Miller v. Metal Exchange Corporation (In re: IH 1, Inc. f/k/a Indalex Holdings Finance, Inc.), Adv. Case No. 11-51329 (PJW) (Bankr. D. Del., Dec. 30, 2011), read opinion here.
This summary was prepared by Tara Lattomus of Eckert Seamans.
Whether a Chapter 7 trustee could amend a preference complaint pursuant to Federal Rule of Civil Procedure 15 to add a defendant and relate the amendment back to the date of the original filing to avoid the expiration of the statute of limitations with respect to the claims against such defendant?
The motion to amend was granted and the amendment related back to the date of the original filing because: (1) the amendment asserted a claim arising out of the same transaction described in the original complaint; (2) the new defendant had received notice of the action within 120 days of the original filing and would not be prejudiced by defending the action; and (3) the new defendant knew or should have known that it would have been originally named as a defendant but for a mistake concerning its proper identity.
On March 20, 2009, IH 1, Inc. and several related companies filed voluntary petitions for relief under Chapter 11 of the Bankruptcy Code. Subsequently, the cases were converted to cases under Chapter 7 and George L. Miller was appointed as the Chapter 7 trustee.
Approximately two years later on March 14, 2011, the trustee filed a complaint against Metal Exchange Corporation (“MEC”) seeking to avoid and recover preferential transfers. The original complaint was amended once to correct a formatting error. MEC was named as a sole defendant in both versions of the complaint. However, both complaints also indicated that the trustee sought to avoid the preferential transfers from MEC and another entity named Pennex Aluminum Company (“Pennex”) described as a trade name of MEC. The complaint stated that the debtor had transacted business with the defendant as MEC and Pennex although separate invoicing and billing was used.
Prior to the preference complaint being filed, the trustee sent two demand letters; one addressed to the defendant as MEC and one addressed to Pennex requesting the return of the preferential transfers.
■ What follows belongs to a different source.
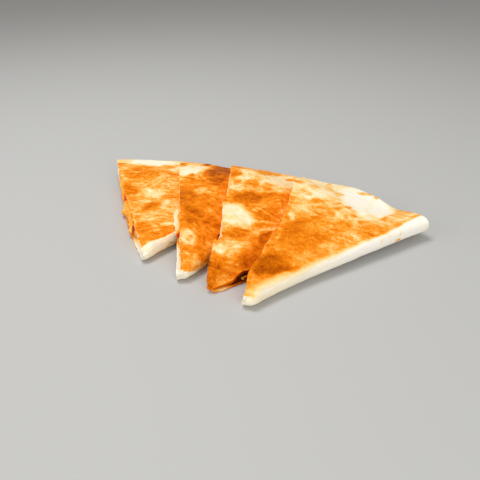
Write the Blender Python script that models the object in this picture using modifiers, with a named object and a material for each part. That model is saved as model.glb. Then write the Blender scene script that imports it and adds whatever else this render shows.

The trustee received no response from MEC, but received a preference defense letter from the law firm Bryan Cave LLP on behalf of Pennex. Although Bryan Cave did not respond to the demand letter on behalf of MEC, it did subsequently represent MEC in the preference action and filed an answer to the amended complaint on its behalf. MEC’s answer indicated that it had only done business with the debtor under the name MEC and also asserted that Pennex was a separate Missouri limited liability company. Approximately three months after MEC filed its answer, the trustee filed a motion for leave to file a second amended complaint to add Pennex as a separate defendant. The trustee also sought a ruling that the amendment would relate back to the date of the original filing as the statute of limitations had run on the claims against Pennex.
The Bankruptcy Court first addressed the ability of the amendment to relate back to the original filing date because due to the expiration of the statute of limitations, an amendment that could not relate back would be futile. The Court noted that under Federal Rule of Civil Procedure 15(c), a complaint can be amended to name a new party and the amendment will relate back to the date of the original filing if three conditions are met. First, the amendment must assert a claim arising out of the same transaction or occurrence described in the original pleading. Second, a new party must have received notice of the action within 120 days of the original filing and not be prejudiced by defending on the merits. Third, during that 120 day period, the new party must have known or should have known that but for a mistake concerning the party’s identity, it would have been named in the original complaint.
The parties agreed that the claim against Pennex arose out of the same transaction as described in the original complaint and also that Pennex received notice of the action within 120 days of the filing. However, the parties disagreed over whether Pennex knew or should have known that it would have been named as a defendant but for a mistake concerning its identity. The Court confirmed that the first condition was met because the transfers to Pennex were clearly described in the original complaint. The Court also found that Pennex had received constructive notice of the filing because Pennex shared an attorney with MEC as well as a registered agent. The only dispute concerned the third condition; whether Pennex knew or should have known that but for a mistake about its identity it would have been named as a defendant. MEC argued that since Pennex sent a response to the demand letter and the trustee failed to file suit before the statute of limitations period ran, Pennex reasonably concluded that the trustee had accepted its defenses and decided not to file suit. The problem with this reasoning was that the response letter was dated three days after the original complaint was filed. Putting all other factual issues aside, the Court held that the only reasonable explanation for the trustee to seek recovery of the transfers made to Pennex from MEC was the trustee’s mistaken belief that Pennex was a trade name of MEC. Accordingly, the Court concluded that all three factors of Rule 15(c) had been met and the amendment would be allowed to relate back to the date of the original complaint. The Court also granted the trustee leave to amend given the absence of prejudice and the lack of undue delay, bad faith or dilatory motive.